Apart from these contingent possibilities the financial objections to this measure are overwhelming in the opinion of all who are or have been responsible for the financial administration of India. The immediate effect of the cessation of the culture of the poppy would be the disturbance of the cultivation of land amounting to 500,000 acres in British India alone, the readjustment of which would be a difficult and troublesome business. But, of course, the point to be chiefly considered is the immense loss of revenue that must unavoidably ensue. Some, no doubt, of this loss might be made good by the cultivation of other crops on the poppy lands, which comprise some of the best land in the presidency; but how much would thus be recouped is uncertain. In any case it would not amount to a tithe of the loss, and would, moreover, go mostly into the pockets of the zemindars, or middlemen. Again, the present staff employed in the manufacture would have to be pensioned, which would be another item of expense. Practically we may assume, then, that the Indian Exchequer would lose some six millions a year; and this loss would have to be met at once. The importance of this opium revenue to India can scarcely be over-estimated. It is, next to the land tax, the largest item in the revenue. It forms one-seventh of all the revenue of India. It is the most easily collected and the most productive tax ever known. It, and it only, by its marvellous increase, has enabled a series of Chancellors of the Indian Exchequer to tide over the difficulties occasioned by unexpected wars and disastrous famines. It has given the Indian Government the power to carry out innumerable sorely-needed reforms in the administration of justice, in the promotion of education, in the organization of the police and the post-office, in the reduction of the salt tax, and in the furtherance generally of public works; and this will seem no exaggeration when it is stated that in the last twenty years opium has poured into the Indian treasury the colossal revenue of £134,000,000 sterling.
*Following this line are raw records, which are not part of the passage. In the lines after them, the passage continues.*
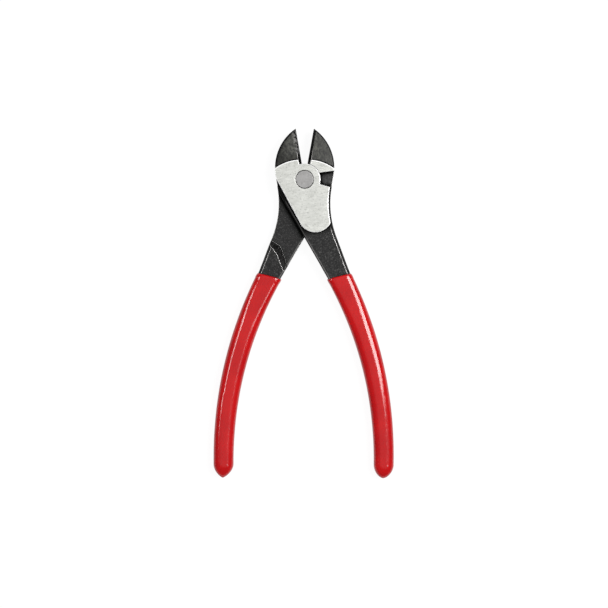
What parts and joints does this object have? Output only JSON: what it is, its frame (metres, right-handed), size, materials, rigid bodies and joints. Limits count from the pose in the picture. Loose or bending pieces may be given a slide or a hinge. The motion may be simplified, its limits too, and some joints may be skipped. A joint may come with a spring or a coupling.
{
  "type": "diagonal cutting pliers",
  "caption": "Lap-joint diagonal cutting pliers: forged steel halves turning on a flush rivet, ground joint faces, bevelled cutting edges and dipped vinyl handle grips.",
  "frame": {"origin": "where the joint rivet's axis meets the lower ground face, on which the tool lies", "axes": "+Y along the tool towards the jaw tips, +Z along the rivet axis out of the upper ground face, +X to the side of the upper half's handle"},
  "size_m": [0.1028, 0.1989, 0.0127],
  "materials": {
    "forged_steel": "black-oxide drop forging, matt and slightly grainy, with bright ground joint faces",
    "rivet_steel": "satin steel, ground flush",
    "dipped_vinyl": "semi-gloss red vinyl, dipped, with soft waves and rounded ends"
  },
  "bodies": {
    "lower_arm": {"lower_half": "forged_steel", "joint_rivet": "rivet_steel", "lower_grip": "dipped_vinyl"},
    "upper_arm": {"upper_half": "forged_steel", "upper_grip": "dipped_vinyl"}
  },
  "joints": [
    {"name": "jaw_hinge", "type": "hinge", "parent": "lower_arm", "child": "upper_arm", "pos_m": [0, 0, 0.00635], "axis": [0, 0, 1], "range_deg": [-20, 30]}
  ]
}
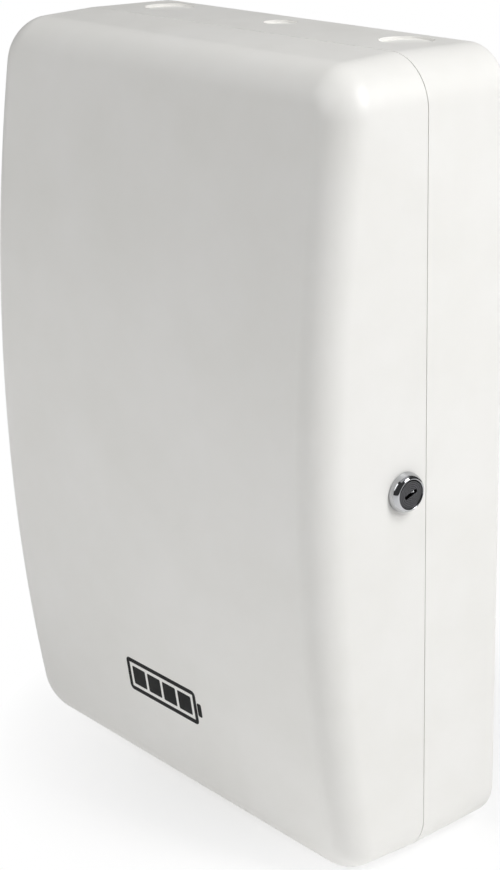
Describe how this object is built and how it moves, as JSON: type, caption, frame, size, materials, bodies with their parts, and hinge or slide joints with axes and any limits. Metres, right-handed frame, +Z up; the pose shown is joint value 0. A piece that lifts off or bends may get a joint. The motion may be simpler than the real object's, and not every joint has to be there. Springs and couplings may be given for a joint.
{
  "type": "wall battery unit",
  "caption": "Lockable two-part wall enclosure with a bowed, hinged front cover, holding a sealed battery, a power supply, a charger board and their wiring.",
  "frame": {"origin": "centre of the back face, on the wall plane", "axes": "+Z up, +Y into the wall so that the front faces -Y, +X to the right as seen from the front"},
  "size_m": [0.2722, 0.111, 0.38],
  "materials": {
    "case_plastic": "satin moulded ABS with a fine spark texture, white",
    "steel": "plain steel, machined",
    "zinc_steel": "zinc-plated steel sheet",
    "chrome": "bright chrome plating",
    "dark_chrome": "turned face, dark",
    "aluminium": "mill-finish aluminium sheet and extrusion",
    "circuit_board": "green solder mask over glass-fibre laminate",
    "battery_case": "moulded ABS, dark grey",
    "battery_lid": "moulded ABS, near black",
    "tinned_lead": "tinned brass tab",
    "terminal_green": "moulded polyamide, green",
    "terminal_black": "moulded polyamide, black",
    "nylon": "natural nylon",
    "clear_guard": "clear polycarbonate flap",
    "ferrite": "sintered ferrite with a taped winding",
    "relay_blue": "moulded relay case",
    "fuse_amber": "moulded blade fuse",
    "capacitor_sleeve": "shrink sleeve over an aluminium can",
    "red_plastic": "moulded plastic and wire insulation, red",
    "black_insulation": "wire insulation, black",
    "brown_insulation": "wire insulation, brown",
    "blue_insulation": "wire insulation, blue",
    "earth_insulation": "wire insulation, green and yellow"
  },
  "bodies": {
    "base": {"back_box": "case_plastic", "hinge_pin_upper": "steel", "hinge_pin_lower": "steel", "strike_screw_lower": "steel", "strike_screw_upper": "steel", "strap_screw_left": "steel", "strap_screw_right": "steel", "board_screw_1": "steel", "board_screw_2": "steel", "board_screw_3": "steel", "board_screw_4": "steel", "tamper_spring": "steel", "lock_strike": "zinc_steel", "battery_strap": "zinc_steel", "battery_case": "battery_case", "battery_lid": "battery_lid", "battery_terminal_positive": "tinned_lead", "battery_terminal_negative": "tinned_lead", "psu_chassis": "aluminium", "psu_cover": "aluminium", "heat_sink": "aluminium", "psu_board": "circuit_board", "charger_board": "circuit_board", "psu_transformer": "ferrite", "inductor": "ferrite", "psu_terminal_strip": "terminal_black", "mains_fuse_base": "terminal_black", "fuse_holder": "terminal_black", "tamper_switch_body": "terminal_black", "test_button_body": "terminal_black", "mains_terminal_block": "nylon", "board_pillar_1": "nylon", "board_pillar_2": "nylon", "board_pillar_3": "nylon", "board_pillar_4": "nylon", "battery_plug": "nylon", "filter_capacitor_1": "capacitor_sleeve", "filter_capacitor_2": "capacitor_sleeve", "relay": "relay_blue", "input_terminal_block": "terminal_green", "output_terminal_block": "terminal_green", "signal_terminal_block": "terminal_green", "battery_lead_red": "red_plastic", "dc_wire_positive": "red_plastic", "battery_lead_black": "black_insulation", "dc_wire_negative": "black_insulation", "mains_wire_live": "brown_insulation", "mains_wire_neutral": "blue_insulation", "mains_wire_earth": "earth_insulation"},
    "cover": {"front_cover": "case_plastic", "lock_housing": "chrome", "lock_nut": "zinc_steel"},
    "lock": {"lock_plug": "dark_chrome", "lock_cam": "zinc_steel", "lock_cam_screw": "steel"},
    "plunger": {"tamper_plunger": "nylon"},
    "fuse_carrier": {"mains_fuse_carrier": "terminal_black"},
    "blade_fuse": {"blade_fuse": "fuse_amber"},
    "button": {"test_button_cap": "red_plastic"},
    "guard": {"psu_terminal_guard": "clear_guard"}
  },
  "joints": [
    {"name": "cover_hinge", "type": "hinge", "parent": "base", "child": "cover", "pos_m": [-0.134, -0.049, 0], "axis": [0, 0, -1], "range_deg": [0, 110]},
    {"name": "lock_turn", "type": "hinge", "parent": "cover", "child": "lock", "pos_m": [0.12852, -0.062, 0.001], "axis": [0.9993, -0.037, 0], "range_deg": [0, 90]},
    {"name": "tamper_press", "type": "slide", "parent": "base", "child": "plunger", "axis": [0, 1, 0], "range_m": [0, 0.003], "stiffness_N_per_m": 200, "springref_m": -0.004, "deforming": ["tamper_spring"]},
    {"name": "fuse_carrier_pull", "type": "slide", "parent": "base", "child": "fuse_carrier", "axis": [0, -1, 0], "range_m": [0, 0.012]},
    {"name": "blade_fuse_pull", "type": "slide", "parent": "base", "child": "blade_fuse", "axis": [0, -1, 0], "range_m": [0, 0.01]},
    {"name": "test_press", "type": "slide", "parent": "base", "child": "button", "axis": [0, 1, 0], "range_m": [0, 0.0006], "stiffness_N_per_m": 800, "springref_m": -0.0005},
    {"name": "guard_lift", "type": "hinge", "parent": "base", "child": "guard", "pos_m": [-0.069, -0.0232, 0.0696], "axis": [-1, 0, 0], "range_deg": [0, 90]}
  ]
}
Do away with this revenue and we sacrifice all chance of carrying out these reforms to a successful conclusion, and cripple our whole administration in India. But it behoves us to consider how the deficit could be met, if it became necessary. And we may here again remark that it is to the utmost degree unlikely that the British tax-payer will put his hand into his own pocket in order to help India out of her difficulties. Nor, if England did offer to meet the deficit, would that be a good precedent to establish. A gift of £20,000,000, which the anti-opiumists speak of, would not nearly cover India’s loss. It would cost three times that sum in ten years, i.e. if the present rate of revenue be maintained, as there is good reason to suppose that it will.[130] How, then, could the loss be made good?
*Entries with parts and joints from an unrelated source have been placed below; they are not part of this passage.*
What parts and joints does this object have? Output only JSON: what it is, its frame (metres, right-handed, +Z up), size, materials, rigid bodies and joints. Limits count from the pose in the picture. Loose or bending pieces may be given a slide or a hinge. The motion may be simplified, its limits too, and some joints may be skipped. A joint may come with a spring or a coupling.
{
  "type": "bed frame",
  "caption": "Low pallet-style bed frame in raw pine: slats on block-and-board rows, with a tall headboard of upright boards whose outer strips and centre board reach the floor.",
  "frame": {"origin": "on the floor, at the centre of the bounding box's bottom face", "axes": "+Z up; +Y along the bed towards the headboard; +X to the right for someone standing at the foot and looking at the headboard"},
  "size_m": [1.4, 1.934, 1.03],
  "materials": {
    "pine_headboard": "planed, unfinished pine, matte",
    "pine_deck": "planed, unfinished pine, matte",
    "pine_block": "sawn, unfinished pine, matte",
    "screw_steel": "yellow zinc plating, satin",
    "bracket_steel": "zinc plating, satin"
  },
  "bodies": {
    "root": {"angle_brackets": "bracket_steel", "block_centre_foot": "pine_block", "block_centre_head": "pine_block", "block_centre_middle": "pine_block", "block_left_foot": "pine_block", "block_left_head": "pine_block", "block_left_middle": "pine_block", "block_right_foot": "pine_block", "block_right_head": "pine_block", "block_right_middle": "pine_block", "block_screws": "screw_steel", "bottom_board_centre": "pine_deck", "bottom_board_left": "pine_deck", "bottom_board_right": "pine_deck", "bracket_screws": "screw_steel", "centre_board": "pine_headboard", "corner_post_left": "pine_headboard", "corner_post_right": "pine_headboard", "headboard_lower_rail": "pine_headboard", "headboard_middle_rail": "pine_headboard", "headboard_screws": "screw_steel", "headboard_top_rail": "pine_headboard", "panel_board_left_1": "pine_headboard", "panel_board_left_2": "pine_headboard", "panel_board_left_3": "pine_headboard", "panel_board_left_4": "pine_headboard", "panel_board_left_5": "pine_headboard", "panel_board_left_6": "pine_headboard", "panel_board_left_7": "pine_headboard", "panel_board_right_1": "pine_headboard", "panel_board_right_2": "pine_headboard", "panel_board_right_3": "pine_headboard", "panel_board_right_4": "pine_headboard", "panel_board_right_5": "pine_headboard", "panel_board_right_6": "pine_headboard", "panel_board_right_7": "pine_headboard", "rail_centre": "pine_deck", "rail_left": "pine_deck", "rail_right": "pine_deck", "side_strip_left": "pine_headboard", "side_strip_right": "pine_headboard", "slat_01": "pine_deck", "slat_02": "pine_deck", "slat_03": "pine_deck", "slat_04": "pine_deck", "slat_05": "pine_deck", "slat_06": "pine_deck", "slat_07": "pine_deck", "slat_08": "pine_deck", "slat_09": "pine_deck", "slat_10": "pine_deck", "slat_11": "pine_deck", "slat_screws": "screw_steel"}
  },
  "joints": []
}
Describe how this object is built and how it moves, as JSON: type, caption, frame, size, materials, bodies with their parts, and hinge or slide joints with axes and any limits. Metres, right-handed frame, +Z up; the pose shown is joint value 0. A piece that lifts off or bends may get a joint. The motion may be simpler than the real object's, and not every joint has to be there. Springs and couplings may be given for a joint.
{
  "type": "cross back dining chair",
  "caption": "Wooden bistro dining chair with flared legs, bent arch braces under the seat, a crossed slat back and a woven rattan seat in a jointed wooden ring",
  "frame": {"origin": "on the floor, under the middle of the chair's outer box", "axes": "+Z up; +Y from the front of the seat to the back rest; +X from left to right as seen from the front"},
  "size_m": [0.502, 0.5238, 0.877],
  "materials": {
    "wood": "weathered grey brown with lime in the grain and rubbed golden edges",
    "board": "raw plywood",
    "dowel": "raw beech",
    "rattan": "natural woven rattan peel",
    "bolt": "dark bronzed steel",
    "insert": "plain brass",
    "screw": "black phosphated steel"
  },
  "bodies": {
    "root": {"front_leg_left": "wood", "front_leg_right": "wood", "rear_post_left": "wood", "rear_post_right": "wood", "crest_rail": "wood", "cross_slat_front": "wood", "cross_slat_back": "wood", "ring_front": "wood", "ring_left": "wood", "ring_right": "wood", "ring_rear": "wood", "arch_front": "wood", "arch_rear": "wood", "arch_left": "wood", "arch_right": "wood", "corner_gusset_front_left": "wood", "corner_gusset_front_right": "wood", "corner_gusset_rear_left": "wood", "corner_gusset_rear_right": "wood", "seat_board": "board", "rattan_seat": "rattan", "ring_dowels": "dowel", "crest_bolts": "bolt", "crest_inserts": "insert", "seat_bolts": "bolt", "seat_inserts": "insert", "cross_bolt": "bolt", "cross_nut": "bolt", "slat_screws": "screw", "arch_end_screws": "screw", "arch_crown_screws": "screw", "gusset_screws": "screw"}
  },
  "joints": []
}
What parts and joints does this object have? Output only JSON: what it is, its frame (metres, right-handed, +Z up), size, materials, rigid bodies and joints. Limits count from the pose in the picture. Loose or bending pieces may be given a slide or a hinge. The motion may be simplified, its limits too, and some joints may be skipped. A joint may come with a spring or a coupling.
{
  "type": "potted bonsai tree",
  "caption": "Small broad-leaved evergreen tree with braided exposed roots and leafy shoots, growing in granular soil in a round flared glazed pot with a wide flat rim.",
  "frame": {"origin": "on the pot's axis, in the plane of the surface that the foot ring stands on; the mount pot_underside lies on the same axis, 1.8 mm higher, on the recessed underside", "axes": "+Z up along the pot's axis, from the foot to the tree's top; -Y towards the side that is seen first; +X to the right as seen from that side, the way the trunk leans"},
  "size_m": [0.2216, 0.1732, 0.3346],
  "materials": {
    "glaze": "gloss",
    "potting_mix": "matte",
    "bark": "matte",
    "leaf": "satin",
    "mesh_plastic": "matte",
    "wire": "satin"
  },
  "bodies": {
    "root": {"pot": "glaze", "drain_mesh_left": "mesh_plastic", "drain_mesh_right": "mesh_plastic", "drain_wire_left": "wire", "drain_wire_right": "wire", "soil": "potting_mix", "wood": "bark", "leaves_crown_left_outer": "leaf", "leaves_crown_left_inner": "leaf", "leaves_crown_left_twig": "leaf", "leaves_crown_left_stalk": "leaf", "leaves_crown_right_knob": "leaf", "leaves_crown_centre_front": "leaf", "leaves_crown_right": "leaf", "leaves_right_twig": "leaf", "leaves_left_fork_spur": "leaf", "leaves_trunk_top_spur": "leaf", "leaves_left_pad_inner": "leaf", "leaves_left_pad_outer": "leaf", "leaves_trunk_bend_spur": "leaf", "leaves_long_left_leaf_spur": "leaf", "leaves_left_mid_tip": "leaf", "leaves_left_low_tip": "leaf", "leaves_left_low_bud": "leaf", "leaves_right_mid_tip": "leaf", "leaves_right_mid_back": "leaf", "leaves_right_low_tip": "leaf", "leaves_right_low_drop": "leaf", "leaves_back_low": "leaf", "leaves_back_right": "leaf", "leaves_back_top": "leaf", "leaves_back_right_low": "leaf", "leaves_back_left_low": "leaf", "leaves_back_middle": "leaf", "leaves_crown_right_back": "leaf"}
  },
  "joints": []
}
The expenditure, civil and military, might be curtailed by doing away with the separate establishments of the Bombay and Madras Presidencies and centralizing the whole in Bengal. But this curtailment of the civil expenditure could not bring much relief, as it only amounts to £10,000,000 as it is. A reduction of the military establishments, besides being a danger in the face of Russia’s advance towards India, would necessitate a corresponding diminution of the independent native armies, a step which would be unpopular if demanded by our Government. However, this will be necessary if the opium revenue be cut off.
Among other possible expedients for increasing the revenue or lowering the expenditure are a cessation of ordinary, as distinguished from productive, public works, such as roads, railways; a reimposition of abandoned taxes like the customs duties, the salt tax (lately partially remitted), the tobacco tax, and the income tax—but there are grave objections to all these; or the land tax could be augmented, as the periods for new settlements came round, and these, perhaps, afford the best prospect of an increase of revenue.
Such are the principal heads under which an increase of revenue might on an emergency be secured. But the increase would not in any case be large; and it must not be forgotten that Sir Evelyn Baring, in his Budget statement for 1882, has given it as his opinion (and who is more able to give an opinion on the subject?) that an aggregate increase of taxation is not possible, even reduction in some branches absolutely necessary; while any essential decrease of expenditure is quite out of the question. So far from the expenditure showing a tendency to decrease, or even to remain stationary, it has increased last year by a million and a half, this year[131] by three millions and more—under a Liberal Government.
Apart from these direct means for making good the loss of the opium revenue, there is the prospective one of a general increase from reproductive public works, and from a prosperous condition of the country; but it must be borne in mind that this would be greatly lessened and impeded by any increase of taxation.
“It cannot be too clearly understood,” says Sir Evelyn Baring (sect. 59), “that neither by any measure tending to develop the resources of the country, nor by any increase of taxation which is practically within the range of possibility, nor by any reduction of expenditure, could the Government of India in any adequate way at present hope to recoup the loss which would accrue from the suppression of the poppy cultivation in India.”
On the whole, then, we may conclude with Sir Evelyn Baring that without the revenue which she derives from opium India would be insolvent; that is, her expenditure would be permanently in excess of her income. India is by no means a rich country except in the language of poetry, and her inhabitants are perhaps the poorest in the world, the average income of the ryot being twenty-seven rupees a year! On the other hand, the financial prospects of India are not at present so gloomy as Mr. Fawcett and others would have us believe, but under a succession of able financiers, like Sir John Strachey and Sir Evelyn Baring, a wonderful improvement has been effected; but their efforts would have been crippled and their far-sighted policy paralyzed, if it had not been for the magnificent revenue derived from the sale of opium, which has indeed proved, as it has been called, “the sheet anchor” of Indian finance. And if this revenue be badly acquired, there is no question but that it has been splendidly applied; and if the Chinese will have opium, as there is no doubt they will, the superfluity of their wealth cannot be better spent than in the amelioration of the lot of the Indian ryot. This is the very class which would suffer most severely from any increase of taxation, and, as Sir Evelyn Baring says, “to tax India in order to provide a cure—which would almost certainly be ineffectual—for the vices of the Chinese would be wholly unjustifiable.” In doing a little right to China, let us beware lest we do a great wrong to India.